К президенту не пустили даже его первого помощника Илюшина. Было ясно: Ельцин чувствует себя неважно. Некоторое успокоение наступило тогда, когда пришло сообщение, что в Кремлевской больнице находится дежурный офицер с ядерным чемоданчиком. В тот момент это был единственный человек в России, который напрямую мог получить команду от президента в случае ядерного кризиса. Наконец, врачи открыто сказали, что остаток октября и весь ноябрь уйдет на реабилитацию президента. А Коржаков будто бы распорядился сообщить в СМИ, что президент продолжает контролировать ситуацию в стране. Это было грустно и смешно. По этому поводу у нас в ГШ острословы зло шутили: «Не приходя в сознание, президент управляет страной».
Поскольку министр обороны отсутствовал, страховка ядерного чемоданчика президента автоматически переходила к начальнику Генштаба генералу армии Михаилу Колесникову. Для всех дежурных смен и расчетов Стратегических ядерных сил в очередной раз начинались неуютные времена…
5 ноября 1995 года министр обороны РФ генерал армии Павел Грачев сделал «сенсационное» заявление для прессы: он приглашен на беседу к президенту в Центральную кремлевскую больницу. В МО и ГШ многие уже знали, что основная тема предстоящего разговора — Югославия.
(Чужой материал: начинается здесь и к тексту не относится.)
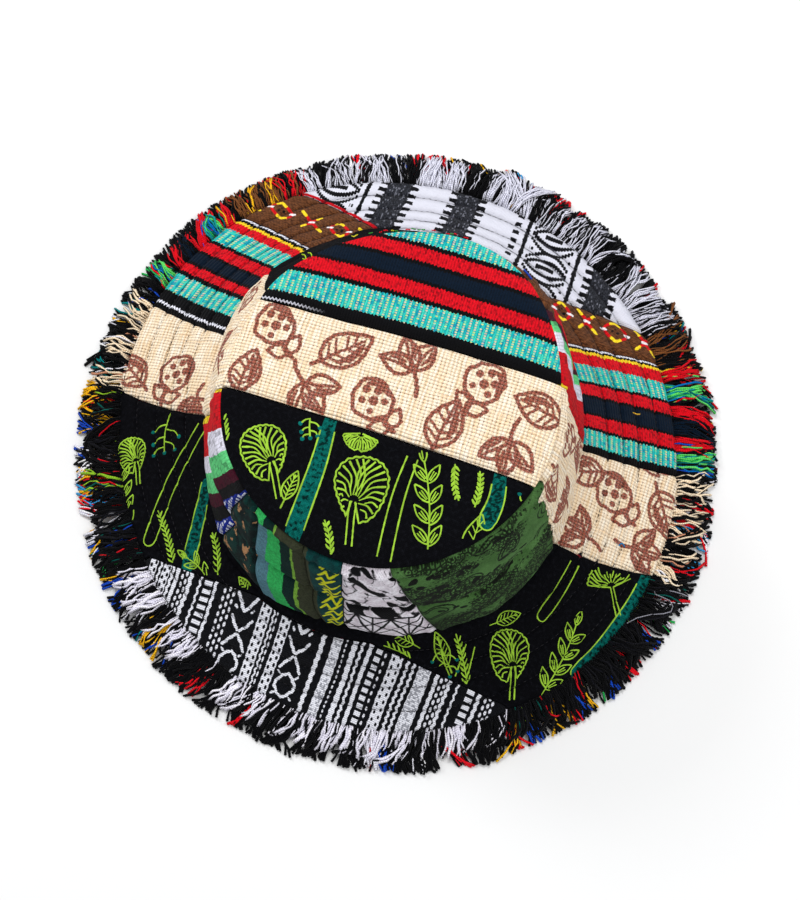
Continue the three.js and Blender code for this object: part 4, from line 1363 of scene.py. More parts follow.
def weave_look(name):
    k = Look(name, rough=0.92, sheen=0.03, specular=0.05)
    su, sv = k.uv()
    grain = Val(k, k.noise(k.vector(su, sv), 1.2, 2)) - 0.5
    bend = Val(k, k.noise(k.vector(su, sv), 0.045, 1)) - 0.5
    bend2 = Val(k, k.noise(k.vector(sv, su), 0.05, 1)) - 0.5
    u, v = Val(k, su) + bend * 1.6, Val(k, sv) + bend2 * 1.4
    w = None
    for make in (
            lambda: mesh_band(u, v, -84.5, -80.5), lambda: zigzag(u, v, -78.9, 0.5), lambda: mesh_band(u, v, -77.6, -73.6), lambda: zigzag(u, v, -72.4, 0.62),
            lambda: toothed(u, v, -69.9, 1.0), lambda: dots(u, v, -67.1), lambda: dots(u, v, -65.1, phase=0.5), lambda: zigzag(u, v, -62.9, 0.95),
            lambda: zigzag(u, v, -57.7, 0.55, 3.5, 0.4), lambda: ladder(u, v, -55.4, -51.2), lambda: zigzag(u, v, -49.5, 0.72, 3.5, 0.3),
            lambda: dots(u, v, -44.4), lambda: dots(u, v, -42.2, phase=0.5), lambda: dots(u, v, -40.0),
            lambda: mesh_band(u, v, -25.5, -20.1), lambda: zigzag(u, v, -18.6, 0.42), lambda: dots(u, v, -17.0, 3.4, 0.42, 1.1, 0.3), lambda: mesh_band(u, v, -14.8, -9.9),
            lambda: zigzag(u, v, 6.5, 0.95, 3.3, 0.3), lambda: toothed(u, v, 13.1, 2.4), lambda: dots(u, v, 17.4, 2.3, 0.4, 0.7),
            lambda: toothed(u, v, 21.2, 1.4, 3.2, 0.5), lambda: zigzag(u, v, 24.5, 0.6), lambda: toothed(u, v, 28.1, 1.1, 3.4, 0.35),
            lambda: ladder(u, v, 30.9, 33.7, 3.5, 1.05), lambda: dots(u, v, 35.5, 3.4, 0.5, 0.9), lambda: mesh_band(u, v, 38.0, 43.6, 2, 3.4, (0.6, 0.85)),
            lambda: zigzag(u, v, 46.0, 0.62, 3.0, 0.4), lambda: zigzag(u, v, 48.9, 0.6, 3.0, 0.4), lambda: toothed(u, v, 54.3, 3.2),
            lambda: zigzag(u, v, 60.6, 0.85, 3.3, 0.25), lambda: dots(u, v, 63.0), lambda: dots(u, v, 64.9, phase=0.5), lambda: zigzag(u, v, 66.7, 0.75),
            lambda: zigzag(u, v, 70.8, 0.48, 3.3, 0.35), lambda: ladder(u, v, 75.6, 79.0, 3.5, 1.0), lambda: zigzag(u, v, 81.3, 0.8, 3.3, 0.3),
            lambda: dots(u, v, 84.6), lambda: dots(u, v, 86.6, phase=0.5), lambda: dots(u, v, 88.4)):
        d = make()
        w = d if w is None else low(w, d)
    w = low(w, Val(k, k.attribute("figure")))
    picks_, fine = k.wave(sv, 0.85), k.wave(su, 0.7)
    white = k.mix(k.span(picks_, 0.05, 0.5), (176, 178, 206), (248, 249, 255))
    dark = k.mix(k.span(grain.s, -0.2, 0.3), (7, 8, 11), (20, 21, 27))
    colour = k.mix(k.span((w + grain * 0.35).s, 0.13, -0.13), dark, white)
    block = low(abs(u - 13.1) - 2.0, abs(u - 54.3) - 2.8)
    speck = k.math("MULTIPLY", k.span(block.s, 0.1, -0.1), k.span(k.white(k.vector(k.math("FLOOR", k.math("DIVIDE", su, 0.85)), k.math("FLOOR", k.math("DIVIDE", sv, 0.85)))), 0.60, 0.7))
    colour = k.mix(k.math("MULTIPLY", speck, 0.6), colour, (70, 72, 86))
    colour = k.painted_row_shade(k.shade(colour, k.span(fine, 0.0, 0.5, 0.9, 1.0)), 0.62)
    return k.finish(colour, k.math("ADD", fine, picks_), 0.00034, 0.8)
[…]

К тому моменту Грачев уже провел крайне сложные переговоры с Перри по поводу принципов участия российских десантников в миротворческих силах в Боснии. Многие вопросы так и повисли в воздухе, их Грачеву предстояло доработать в ходе очередной встречи с американцами в Брюсселе 8–9 ноября.
В Америке он так и не смог добиться главного — не допустить того, чтобы российский контингент подчинялся натовскому командованию. Россия шаг за шагом уступала инициативу в явном и скрытом соперничестве с США за влияние на Балканах. У Москвы был прекрасный шанс вырвать стратегическую инициативу в развязывании балканской проблемы — провести встречу трех президентов под эгидой Кремля. Но болезнь Ельцина лишила нас этой возможности. Клинтон, затащив югославских президентов на одну из своих военно-воздушных баз, почти принудил их принять американские условия…
Судя по документам, которые готовились в аппарате Грачева для встречи с президентом 5 ноября, речь должна была идти не только о Югославии, но и о Чечне, финансировании армии, участии Вооруженных Сил в выборах и о состоянии их боеготовности. Но Ельцин так и не принял в тот день министра обороны. И это было еще одним подтверждением того, что президент чувствует себя неважно. Настораживало и другое: в какой уж раз без участия президента решался стратегический военно-политический вопрос, от которого зависели позиции России в Европе. И невозможно было понять, кто же будет нести за это ответственность.
Я в очередной раз убеждался в том, насколько же был несовершенен механизм проработки международных военно-политических вопросов. Внешняя политика — прерогатива президента, который опирался на своего помощника по международной политике Дмитрия Рюрикова. При Рюрикове был аппарат, что-то вроде мини-МИДа, с которым «большой» МИД должен был все согласовывать. Самостоятельных решений часто принимать не мог. В отсутствие Ельцина многое мгновенно стопорилось либо попадало в сложные бюрократические сети нижестоящих инстанций, руководители которых, понятно, не решались принимать на себя ответственность.